The Impact of COVID-19 on Healthcare Worker Wellness

A Scoping Review

Jacob Shreffler, PhD; Jessica Petrey, MSLS; Martin Huecker, MD

Disclosures

Western J Emerg Med. 2020;21(5):1059-1066. 

In This Article

Abstract and Introduction

Abstract

At the heart of the unparalleled crisis of COVID-19, healthcare workers (HCWs) face several challenges treating patients with COVID-19: reducing the spread of infection; developing suitable short-term strategies; and formulating long-term plans. The psychological burden and overall wellness of HCWs has received heightened awareness in news and research publications. The purpose of this study was to provide a review on current publications measuring the effects of COVID-19 on wellness of healthcare providers to inform interventional strategies. Between April 6–May 17, 2020, we conducted systematic searches using combinations of these keywords and synonyms in conjunction with the controlled vocabulary of the database: "physician," "wellness, "wellbeing," "stress," "burnout," "COVID-19," and "SARS-CoV-2." We excluded articles without original data, research studies regarding the wellness of non-healthcare occupations or the general public exclusively, other outbreaks, or wellness as an epidemic. A total of 37 studies were included in this review. The review of literature revealed consistent reports of stress, anxiety, and depressive symptoms in HCWs as a result of COVID-19. We describe published data on HCW distress and burnout but urge future research on strategies to enhance HCW well-being.

Introduction

The COVID-19 pandemic has resulted in significant burdens globally. Detrimental effects include high rates of infection and death, financial hardships faced by individuals, stress related to known and particularly unknown information, and fear of the uncertainty regarding continued impact. Healthcare workers (HCWs), at the heart of the unparalleled crisis of COVID-19, face challenges treating patients with COVID-19: reducing the spread of infection; developing suitable short-term strategies; and formulating long-term plans. HCWs must also continue to successfully treat non-COVID patients and maintain personal responsibilities, including taking care of their families and themselves. The psychological burden and overall wellness of HCWs has received heightened awareness, with research continuing to show high rates of burnout, psychological stress, and suicide.[1]

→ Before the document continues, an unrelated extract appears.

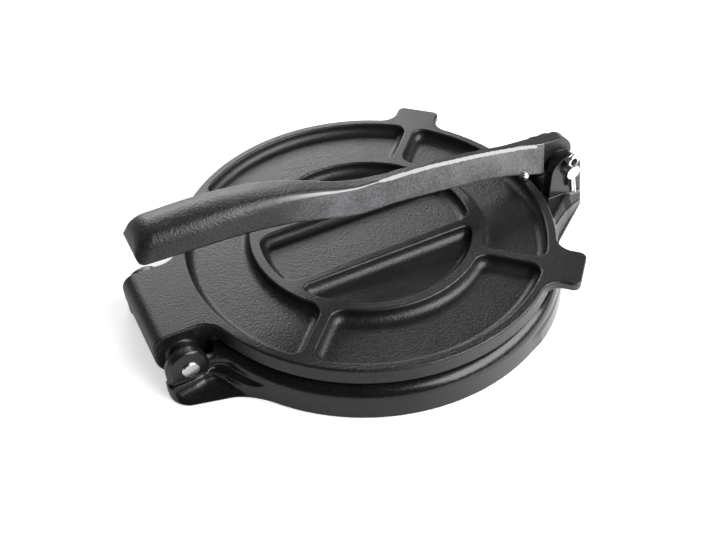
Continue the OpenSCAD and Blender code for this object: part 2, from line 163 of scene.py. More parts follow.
def casting(name, shape, low, high, step, triangles):
    """Skin of a solid whose distance in mm, negative inside, is shape(x, y, z).

    The distance is worked out on a grid. Each cell that the skin crosses gets a vertex in the middle of the
    crossings of its edges, and each grid edge that it crosses gets a face between the four cells round it.
    Then the vertices move along the distance's slope onto the skin, flat parts lose their spare faces, and
    the slope gives the normals.
    """
    nudge = 1e-5
    settle_steps = 3
    longest_move = 0.4 * step
    least_slope = 0.1
    axes = [np.arange(a, b + step, step, dtype=np.float32) for a, b in zip(low, high)]
    field = shape(axes[0][:, None, None], axes[1][None, :, None], axes[2][None, None, :]).astype(np.float32)
    # The nudge keeps the skin off the grid's own points
    field = field + nudge
    inside = field < 0
    counts = np.zeros([n - 1 for n in field.shape], np.uint8)
    corners = [(i, j, k) for i in (0, 1) for j in (0, 1) for k in (0, 1)]
    nx, ny, nz = counts.shape
    for i, j, k in corners:
        counts += inside[i:nx + i, j:ny + j, k:nz + k]
    cells = np.argwhere((counts > 0) & (counts < 8))
    order = np.full(counts.shape, -1, np.int32)
    order[tuple(cells.T)] = np.arange(len(cells), dtype=np.int32)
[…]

HCWs experience emotional exhaustion, which may lead to medical errors, lack of empathy in treating patients, lower productivity, and higher turnover rates.[2] The ability of HCWs to adequately cope with stressors is important for their patients, their families, and themselves. Providers vary in levels of psychological resilience, the ability to positively adapt to adversity to protect themselves from stress.[3] Prior to COVID-19, wide-ranging research had established the multifactorial nature of stressors in healthcare: electronic health record duties; insurance and billing issues; any patient dissatisfaction; and balancing busy work-life schedules.[4]

HCWs must continue to balance these existing obstacles to wellness while facing the unique challenges of a pandemic. Literature from severe acute respiratory syndrome and Middle East respiratory syndrome can provide insight on the stress, trauma, psychological morbidities, and successful interventions, but the body of evidence for the impact COVID-19 on HCW wellness is evolving alongside the pathogen. The purpose of this study was to provide a review of current publications measuring the effects of COVID-19 on wellness of the HCWs to inform interventional strategies.